Malek receives $1 million grant to improve U.S. Air Force systems

February 23, 2016

Associate professor of Informatics Sam Malek has received a $1 million grant from the Air Force Office of Scientific Research (AFOSR) for his project, “RASS: Resilient Autonomic Software Systems.” The three-year project will be a collaboration between UC Irvine and George Mason University.

The RASS project aims to develop a revolutionary new approach to mission support software (MS2) systems used by the United States Air Force (USAF). Existing mission components may become faulty under threat or because of forces of nature. In such events, the USAF relies on other assets. “The dynamic reallocation of resources among different missions has to consider the relative priority of the missions and the importance of these resources to each mission,” the project proposal notes.
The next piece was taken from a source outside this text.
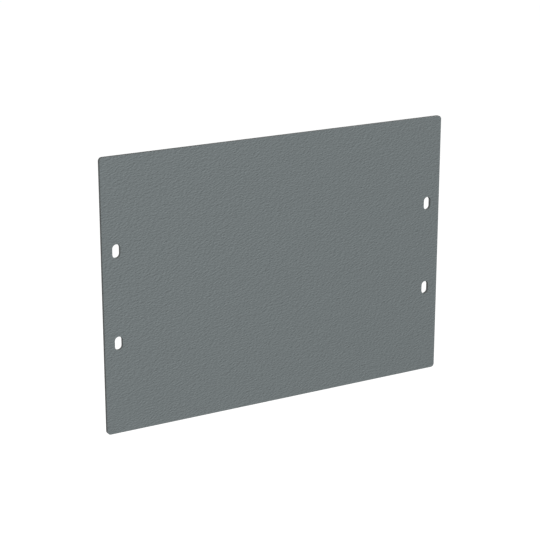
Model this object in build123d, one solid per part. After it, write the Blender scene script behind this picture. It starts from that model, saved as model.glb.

Malek and his team propose the RASS framework “for monitoring, organizing, and dynamically adapting MS2 systems so that they continue to operate effectively under conditions of system impairment.” The research will design a visual mission activity language (MAL) to specify MS2 system requirements. To do so, the team will investigate a variety of methods and algorithms that can best offer a system reconfiguration plan to be presented to the commander piloting the mission.

“The problem addressed is a well-known barrier to effective military operations,” Malek says. “The goal of this project is a revolutionary new approach for developing mission support software systems that can dynamically realign at run-time in support of multiple collaborating missions in response to changes in mission objectives or mission component failures. As a result, command decisions will be based on the most pertinent information available.”

Malek and his team also recognize broader military outcomes. “While the application domain used in the proposed research is oriented toward the USAF, the results of the proposed research will be capable of being ported to other areas of the Department of Defense and to the Department of Homeland Security,” they note.

Beyond military outcomes, the researchers anticipate that the project will spawn several conference and journal publications. At George Mason University, the researchers will publish the project’s software as open source, and the project will generate much graduate coursework to “help disseminate a new trend in software systems that support mission critical applications.”